Pidato tersebut menyedot perhatian luas masyarakat AS, bahkan dunia. Pusat pertemuan McCormick Place di Kota Chicago berkapasitas 20 ribu orang, yang menjadi arena pidato Obama, pada Selasa malam waktu setempat (10/1), dipadati pengunjung. Linimasa di media sosial juga ramai memperbincangkannya.
"Dalam segala hal, Amerika sudah menjadi tempat yang lebih baik dan lebih kuat," ujar Obama di awal pidatonya. Ia pun menguraikan setidaknya tiga hal yang berubah selama masa kepemimpinannya.
(Baca: Pertemuan Trump dan Jack Ma Dongkrak Saham Alibaba)
Pertama, masalah ras. "Setelah saya terpilih menjadi Presiden, muncul pembicaraan mengenai isu pasca-rasisme di Amerika. Hal seperti itu, sebenarnya, tidak pernah nyata adanya. Karena masalah ras berpotensi memecah belah masyarakat kita.

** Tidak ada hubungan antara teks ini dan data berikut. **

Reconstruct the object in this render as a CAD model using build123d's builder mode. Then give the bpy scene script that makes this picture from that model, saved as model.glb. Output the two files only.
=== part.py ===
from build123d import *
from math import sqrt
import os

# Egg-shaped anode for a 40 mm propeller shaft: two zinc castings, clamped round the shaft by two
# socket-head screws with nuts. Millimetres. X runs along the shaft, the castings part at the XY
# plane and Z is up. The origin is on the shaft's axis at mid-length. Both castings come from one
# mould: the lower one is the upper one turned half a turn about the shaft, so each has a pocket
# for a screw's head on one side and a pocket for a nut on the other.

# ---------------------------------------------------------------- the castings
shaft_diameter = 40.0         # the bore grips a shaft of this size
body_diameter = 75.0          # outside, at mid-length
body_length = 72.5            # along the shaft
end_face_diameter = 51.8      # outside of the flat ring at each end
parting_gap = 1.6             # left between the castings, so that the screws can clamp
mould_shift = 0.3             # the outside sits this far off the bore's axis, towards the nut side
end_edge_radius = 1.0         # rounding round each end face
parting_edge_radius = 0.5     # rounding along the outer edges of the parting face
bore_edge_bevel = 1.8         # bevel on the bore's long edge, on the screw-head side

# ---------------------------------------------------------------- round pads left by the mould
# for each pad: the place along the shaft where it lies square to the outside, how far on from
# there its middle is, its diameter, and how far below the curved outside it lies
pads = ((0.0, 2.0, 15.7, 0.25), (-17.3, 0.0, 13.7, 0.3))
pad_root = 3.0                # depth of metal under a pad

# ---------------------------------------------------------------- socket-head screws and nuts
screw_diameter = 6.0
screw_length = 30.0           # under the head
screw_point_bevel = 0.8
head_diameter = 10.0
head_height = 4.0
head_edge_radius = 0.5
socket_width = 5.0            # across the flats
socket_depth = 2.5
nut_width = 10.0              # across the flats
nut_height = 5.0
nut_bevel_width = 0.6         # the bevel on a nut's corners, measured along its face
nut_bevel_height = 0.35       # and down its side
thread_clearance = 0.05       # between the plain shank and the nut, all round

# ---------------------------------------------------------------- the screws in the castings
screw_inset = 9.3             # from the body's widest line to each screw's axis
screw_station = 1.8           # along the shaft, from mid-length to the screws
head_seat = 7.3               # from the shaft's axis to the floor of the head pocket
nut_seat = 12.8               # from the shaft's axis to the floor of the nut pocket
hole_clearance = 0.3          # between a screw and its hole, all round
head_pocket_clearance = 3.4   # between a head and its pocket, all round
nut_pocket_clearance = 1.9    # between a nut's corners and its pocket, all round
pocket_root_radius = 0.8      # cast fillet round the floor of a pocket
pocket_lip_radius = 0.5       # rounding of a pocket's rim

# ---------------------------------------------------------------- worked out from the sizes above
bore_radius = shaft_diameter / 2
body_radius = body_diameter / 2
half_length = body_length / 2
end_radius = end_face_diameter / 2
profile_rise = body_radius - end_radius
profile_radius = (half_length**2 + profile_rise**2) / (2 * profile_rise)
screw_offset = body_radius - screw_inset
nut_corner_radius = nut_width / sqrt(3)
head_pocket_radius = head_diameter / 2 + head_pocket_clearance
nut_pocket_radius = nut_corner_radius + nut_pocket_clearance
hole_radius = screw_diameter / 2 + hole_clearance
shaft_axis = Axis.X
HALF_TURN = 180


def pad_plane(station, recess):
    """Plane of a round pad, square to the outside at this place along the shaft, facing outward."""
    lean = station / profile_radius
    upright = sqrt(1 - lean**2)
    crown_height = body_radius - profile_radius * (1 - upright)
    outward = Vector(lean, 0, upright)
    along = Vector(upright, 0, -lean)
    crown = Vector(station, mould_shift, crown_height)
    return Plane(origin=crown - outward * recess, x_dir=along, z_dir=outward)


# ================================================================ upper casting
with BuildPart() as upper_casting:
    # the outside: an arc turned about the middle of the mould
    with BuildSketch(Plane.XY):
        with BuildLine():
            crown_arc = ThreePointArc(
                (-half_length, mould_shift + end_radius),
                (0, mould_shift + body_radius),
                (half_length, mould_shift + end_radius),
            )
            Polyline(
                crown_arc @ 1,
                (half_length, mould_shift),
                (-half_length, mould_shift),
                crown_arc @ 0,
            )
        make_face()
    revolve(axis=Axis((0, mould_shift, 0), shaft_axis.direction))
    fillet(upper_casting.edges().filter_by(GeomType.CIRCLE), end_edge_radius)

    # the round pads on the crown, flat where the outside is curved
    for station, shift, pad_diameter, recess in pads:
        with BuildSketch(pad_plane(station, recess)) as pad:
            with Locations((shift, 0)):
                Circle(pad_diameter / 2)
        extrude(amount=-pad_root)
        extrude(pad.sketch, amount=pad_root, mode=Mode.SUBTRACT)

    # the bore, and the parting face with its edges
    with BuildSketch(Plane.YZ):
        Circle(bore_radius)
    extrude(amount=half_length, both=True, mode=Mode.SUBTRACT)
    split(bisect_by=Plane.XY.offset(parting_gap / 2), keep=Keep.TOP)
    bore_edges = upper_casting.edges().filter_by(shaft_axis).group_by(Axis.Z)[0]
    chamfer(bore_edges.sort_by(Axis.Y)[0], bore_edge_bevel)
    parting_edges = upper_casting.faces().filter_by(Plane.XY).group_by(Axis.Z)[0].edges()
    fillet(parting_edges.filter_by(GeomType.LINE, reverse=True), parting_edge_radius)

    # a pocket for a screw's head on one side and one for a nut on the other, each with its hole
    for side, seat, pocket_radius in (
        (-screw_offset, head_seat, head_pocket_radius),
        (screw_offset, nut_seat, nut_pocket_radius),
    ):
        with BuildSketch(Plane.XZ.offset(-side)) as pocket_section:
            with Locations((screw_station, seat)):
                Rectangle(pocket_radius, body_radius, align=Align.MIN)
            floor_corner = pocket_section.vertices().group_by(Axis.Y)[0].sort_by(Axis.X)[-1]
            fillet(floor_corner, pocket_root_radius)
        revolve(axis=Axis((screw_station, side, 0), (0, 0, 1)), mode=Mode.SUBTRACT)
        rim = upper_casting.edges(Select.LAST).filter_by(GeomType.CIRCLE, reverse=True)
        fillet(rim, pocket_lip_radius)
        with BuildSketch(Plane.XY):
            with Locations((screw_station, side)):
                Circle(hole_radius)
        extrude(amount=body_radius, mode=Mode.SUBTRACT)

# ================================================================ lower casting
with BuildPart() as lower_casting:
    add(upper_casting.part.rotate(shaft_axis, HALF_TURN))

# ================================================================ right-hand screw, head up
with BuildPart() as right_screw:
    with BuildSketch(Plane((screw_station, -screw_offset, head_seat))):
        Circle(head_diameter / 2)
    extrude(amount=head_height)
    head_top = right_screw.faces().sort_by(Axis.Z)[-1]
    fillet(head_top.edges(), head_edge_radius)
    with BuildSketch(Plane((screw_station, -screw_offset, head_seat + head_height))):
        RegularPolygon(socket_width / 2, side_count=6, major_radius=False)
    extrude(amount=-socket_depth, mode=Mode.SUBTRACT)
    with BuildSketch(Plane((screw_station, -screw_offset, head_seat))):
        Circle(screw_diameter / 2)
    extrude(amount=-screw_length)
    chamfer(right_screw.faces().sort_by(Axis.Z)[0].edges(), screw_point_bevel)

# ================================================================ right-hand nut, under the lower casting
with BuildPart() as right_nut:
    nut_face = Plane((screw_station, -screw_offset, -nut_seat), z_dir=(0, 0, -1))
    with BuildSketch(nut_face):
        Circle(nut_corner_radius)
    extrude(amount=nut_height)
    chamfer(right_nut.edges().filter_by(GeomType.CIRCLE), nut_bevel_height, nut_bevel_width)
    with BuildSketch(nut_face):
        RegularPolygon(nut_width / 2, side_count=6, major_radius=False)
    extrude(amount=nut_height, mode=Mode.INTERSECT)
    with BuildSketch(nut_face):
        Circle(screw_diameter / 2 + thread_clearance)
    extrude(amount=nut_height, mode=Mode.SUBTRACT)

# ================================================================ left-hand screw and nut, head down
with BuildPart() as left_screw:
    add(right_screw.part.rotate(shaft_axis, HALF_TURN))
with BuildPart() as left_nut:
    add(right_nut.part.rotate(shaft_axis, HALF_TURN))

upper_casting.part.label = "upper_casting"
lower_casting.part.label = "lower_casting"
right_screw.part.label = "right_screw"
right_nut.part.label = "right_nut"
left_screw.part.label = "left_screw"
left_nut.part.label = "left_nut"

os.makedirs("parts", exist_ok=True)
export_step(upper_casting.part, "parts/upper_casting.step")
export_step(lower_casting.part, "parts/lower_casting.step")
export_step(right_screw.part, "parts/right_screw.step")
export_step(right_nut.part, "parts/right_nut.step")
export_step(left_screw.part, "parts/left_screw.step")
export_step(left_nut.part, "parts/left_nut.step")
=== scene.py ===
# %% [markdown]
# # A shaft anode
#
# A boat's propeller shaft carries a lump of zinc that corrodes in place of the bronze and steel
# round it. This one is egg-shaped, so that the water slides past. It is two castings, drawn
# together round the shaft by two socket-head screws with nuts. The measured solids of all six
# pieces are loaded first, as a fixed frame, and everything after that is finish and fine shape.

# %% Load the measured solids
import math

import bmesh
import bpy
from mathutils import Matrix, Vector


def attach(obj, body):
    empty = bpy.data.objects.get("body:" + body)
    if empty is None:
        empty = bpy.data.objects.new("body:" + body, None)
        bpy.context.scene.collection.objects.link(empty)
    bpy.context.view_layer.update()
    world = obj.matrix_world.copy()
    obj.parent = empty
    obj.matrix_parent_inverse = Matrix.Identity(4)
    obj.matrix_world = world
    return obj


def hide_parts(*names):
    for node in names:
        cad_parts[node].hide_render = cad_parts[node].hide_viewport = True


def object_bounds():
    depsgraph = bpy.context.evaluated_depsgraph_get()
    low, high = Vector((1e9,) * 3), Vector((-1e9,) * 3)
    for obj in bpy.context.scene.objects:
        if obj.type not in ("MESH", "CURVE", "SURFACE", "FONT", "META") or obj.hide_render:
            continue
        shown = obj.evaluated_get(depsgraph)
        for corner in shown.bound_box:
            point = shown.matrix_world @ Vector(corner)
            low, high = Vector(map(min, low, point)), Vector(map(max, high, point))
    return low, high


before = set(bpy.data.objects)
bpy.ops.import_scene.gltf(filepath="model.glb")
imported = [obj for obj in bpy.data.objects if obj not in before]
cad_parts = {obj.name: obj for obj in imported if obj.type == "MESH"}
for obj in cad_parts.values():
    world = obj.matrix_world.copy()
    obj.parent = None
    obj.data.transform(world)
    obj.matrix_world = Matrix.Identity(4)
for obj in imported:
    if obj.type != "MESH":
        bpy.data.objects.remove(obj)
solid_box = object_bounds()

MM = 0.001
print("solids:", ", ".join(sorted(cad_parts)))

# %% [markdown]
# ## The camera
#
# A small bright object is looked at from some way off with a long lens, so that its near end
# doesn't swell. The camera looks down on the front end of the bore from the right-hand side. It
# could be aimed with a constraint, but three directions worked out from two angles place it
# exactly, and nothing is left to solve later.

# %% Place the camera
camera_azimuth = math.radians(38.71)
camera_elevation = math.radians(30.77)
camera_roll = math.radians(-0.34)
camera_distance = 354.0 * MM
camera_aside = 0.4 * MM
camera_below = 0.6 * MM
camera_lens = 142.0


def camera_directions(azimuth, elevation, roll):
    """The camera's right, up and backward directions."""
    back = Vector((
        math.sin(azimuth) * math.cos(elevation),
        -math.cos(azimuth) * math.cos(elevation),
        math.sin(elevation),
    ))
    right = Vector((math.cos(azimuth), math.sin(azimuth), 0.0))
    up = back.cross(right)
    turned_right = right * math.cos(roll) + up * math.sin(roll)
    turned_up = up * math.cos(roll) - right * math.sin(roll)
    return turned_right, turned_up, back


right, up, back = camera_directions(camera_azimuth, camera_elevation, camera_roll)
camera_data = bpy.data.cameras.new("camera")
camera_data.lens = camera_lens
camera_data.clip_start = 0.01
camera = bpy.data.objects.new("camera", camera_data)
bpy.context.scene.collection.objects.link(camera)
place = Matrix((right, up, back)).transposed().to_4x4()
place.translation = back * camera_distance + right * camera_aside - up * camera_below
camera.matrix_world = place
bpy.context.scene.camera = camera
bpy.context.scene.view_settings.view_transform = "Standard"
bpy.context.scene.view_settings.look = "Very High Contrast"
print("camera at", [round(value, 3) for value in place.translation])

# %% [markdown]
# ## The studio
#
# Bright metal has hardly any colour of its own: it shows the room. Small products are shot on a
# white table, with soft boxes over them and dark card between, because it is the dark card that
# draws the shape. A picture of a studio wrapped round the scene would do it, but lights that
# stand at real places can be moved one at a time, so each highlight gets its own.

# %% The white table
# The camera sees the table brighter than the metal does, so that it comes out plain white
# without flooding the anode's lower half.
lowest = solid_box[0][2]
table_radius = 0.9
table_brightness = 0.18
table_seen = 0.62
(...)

Namun saya melihat hubungan antar-ras saat ini lebih baik dari 10, 20, atau 30 tahun lalu."
Kedua, perbaikan ekonomi dan politik. Saat delapan tahun lalu menjadi Presiden, Obama menargetkan Amerika akan keluar dari resesi, menghidupkan kembali industri otomotif, dan menciptakan lapangan kerja terbesar sepanjang sejarah.
Selain itu, membuka lembaran baru bersama masyarakat Kuba, menutup program persenjataan nuklir Iran secara damai, menemukan otak dari Tragedi 9/11, hingga menghidupkan asuransi kesehatan untuk lebih dari 20 juta warga. "Maka semuanya sudah hampir tercapai," kata Obama.

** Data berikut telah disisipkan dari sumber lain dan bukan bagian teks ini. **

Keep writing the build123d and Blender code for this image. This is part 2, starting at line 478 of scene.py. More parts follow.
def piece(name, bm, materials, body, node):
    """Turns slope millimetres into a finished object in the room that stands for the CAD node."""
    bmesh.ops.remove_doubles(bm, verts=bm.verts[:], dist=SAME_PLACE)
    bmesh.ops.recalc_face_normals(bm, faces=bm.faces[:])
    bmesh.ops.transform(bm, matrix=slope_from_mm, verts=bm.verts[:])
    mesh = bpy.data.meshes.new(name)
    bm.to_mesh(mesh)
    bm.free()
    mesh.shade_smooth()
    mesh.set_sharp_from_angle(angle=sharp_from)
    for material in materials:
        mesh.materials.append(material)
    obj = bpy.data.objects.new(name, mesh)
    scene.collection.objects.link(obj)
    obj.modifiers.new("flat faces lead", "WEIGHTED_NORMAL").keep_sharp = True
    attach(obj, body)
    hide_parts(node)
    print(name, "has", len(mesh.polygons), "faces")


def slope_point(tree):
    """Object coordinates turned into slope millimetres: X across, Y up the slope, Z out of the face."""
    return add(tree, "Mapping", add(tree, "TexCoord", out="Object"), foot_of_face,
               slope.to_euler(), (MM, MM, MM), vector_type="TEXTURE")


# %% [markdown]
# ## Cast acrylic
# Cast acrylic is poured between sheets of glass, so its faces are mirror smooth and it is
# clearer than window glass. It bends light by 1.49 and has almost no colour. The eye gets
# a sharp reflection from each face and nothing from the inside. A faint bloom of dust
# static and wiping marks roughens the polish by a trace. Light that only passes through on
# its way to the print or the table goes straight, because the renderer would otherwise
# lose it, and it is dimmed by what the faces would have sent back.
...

Ketiga, dukungan Michelle Obama. "Michelle LaVaughn Robinson, gadis dari Selatan. Selama 25 tahun terakhir kamu telah menjadi istri dan anak-anakku. Bukan hanya itu, kamu juga menjadi sahabat terbaikku," kata Obama sembari menatap istrinya.
"Kamu telah mengambil peran yang tidak pernah dibayangkan sebelumnya. Tapi kamu menjalankannya dengan penuh sukacita, keberanian, penuh gaya, serta humor. Kamu menjadikan White House tempat bagi semua orang."

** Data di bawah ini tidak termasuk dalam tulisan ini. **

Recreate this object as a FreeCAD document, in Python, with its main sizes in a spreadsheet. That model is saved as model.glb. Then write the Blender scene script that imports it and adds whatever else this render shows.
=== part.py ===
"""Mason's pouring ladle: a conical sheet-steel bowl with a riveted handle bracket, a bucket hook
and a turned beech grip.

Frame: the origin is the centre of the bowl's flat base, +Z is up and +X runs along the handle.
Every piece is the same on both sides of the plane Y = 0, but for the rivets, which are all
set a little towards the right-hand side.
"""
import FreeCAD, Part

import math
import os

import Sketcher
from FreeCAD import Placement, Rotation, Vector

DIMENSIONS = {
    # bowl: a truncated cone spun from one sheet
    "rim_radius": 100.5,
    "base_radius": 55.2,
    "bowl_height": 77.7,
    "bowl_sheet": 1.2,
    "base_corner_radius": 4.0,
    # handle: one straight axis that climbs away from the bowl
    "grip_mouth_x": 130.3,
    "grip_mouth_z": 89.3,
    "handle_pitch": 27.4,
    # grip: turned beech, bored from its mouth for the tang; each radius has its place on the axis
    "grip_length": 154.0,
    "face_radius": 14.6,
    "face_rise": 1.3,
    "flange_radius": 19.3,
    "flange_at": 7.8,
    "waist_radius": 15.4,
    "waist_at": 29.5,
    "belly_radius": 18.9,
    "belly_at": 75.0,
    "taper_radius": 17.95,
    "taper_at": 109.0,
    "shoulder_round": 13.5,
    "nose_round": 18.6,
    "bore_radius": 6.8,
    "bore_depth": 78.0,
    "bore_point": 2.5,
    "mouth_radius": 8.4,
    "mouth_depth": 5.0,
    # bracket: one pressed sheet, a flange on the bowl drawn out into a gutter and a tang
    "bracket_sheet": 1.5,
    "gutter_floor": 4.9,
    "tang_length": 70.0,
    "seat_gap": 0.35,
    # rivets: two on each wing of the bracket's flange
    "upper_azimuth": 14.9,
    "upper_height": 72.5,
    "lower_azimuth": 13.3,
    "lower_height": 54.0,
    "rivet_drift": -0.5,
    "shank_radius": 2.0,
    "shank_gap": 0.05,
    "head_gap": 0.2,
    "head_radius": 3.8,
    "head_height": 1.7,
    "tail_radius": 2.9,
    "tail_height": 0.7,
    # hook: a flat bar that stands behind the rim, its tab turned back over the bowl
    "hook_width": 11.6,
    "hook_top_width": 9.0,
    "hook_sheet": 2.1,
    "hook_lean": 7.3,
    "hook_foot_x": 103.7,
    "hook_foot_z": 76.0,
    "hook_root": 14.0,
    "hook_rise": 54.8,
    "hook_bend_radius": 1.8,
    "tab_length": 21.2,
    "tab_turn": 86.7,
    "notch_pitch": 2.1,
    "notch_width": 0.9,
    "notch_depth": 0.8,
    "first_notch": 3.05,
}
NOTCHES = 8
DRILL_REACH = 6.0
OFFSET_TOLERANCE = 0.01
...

(Baca: Trump Pilih Mantan Peserta Apprentice Masuk Gedung Putih)
Presiden AS, yang sekarang berusia 55 tahun ini, terpilih pada 2008 dan mengusung misi untuk membawa harapan dan perubahan bagi warganya. Sementara itu penerusnya, Donald Trump, malah berencana menghapuskan sejumlah kebijakan penting Obama.
Karena itu, sebagian warga Amerika masih belum bisa menerima Trump sebagai presidennya mulai 20 Januari nanti. "Empat tahun lagi," terdengar teriakan dari kerumunan massa pidato Obama. Ia pun menanggapinya. "Saya tidak bisa melakukannya," kata Obama. Seperti di Indonesia, masa jabatan Presiden AS memang hanya dibatasi dua kali kepemimpinan.
Ke depan, Obama mengingatkan adanya potensi ancaman terhadap demokrasi. Ia meminta warga Amerika dari setiap latar belakang untuk melihat segala sesuatu dengan lebih cermat.
Nada suara Obama kemudian meninggi, saat menyatakan pengalihan kekuasaan kepada Trump akan berjalan damai, sebagai lambang demokrasi Amerika. (Baca: Kebijakan Ekonomi Trump: Proteksionisme, Pemangkasan Pajak, Keuangan)
Namun, ia mengingatkan adanya tiga ancaman bagi demokrasi Amerika: ketidakadilan perekonomian, rasisme, serta kemunduran masyarakat akibatnya munculnya berbagai opini tanpa fakta (hoax).
"Jika kalian lelah berdebat dengan orang asing di internet, maka cobalah berbicara dengan orang di dunia nyata," ujarnya disambut tawa dan tepuk tangan para pengunjung.
Dalam kalimat penutupnya, Obama menyampaikan permintaan terakhirnya sebagai Presiden AS. "Saya meminta kalian untuk percaya, 'bukan saya yang akan membawa perubahan, tapi kalian'," ujar Obama yang terkenal dengan semboyan kampanyenya dulu: "Yes, We Can!"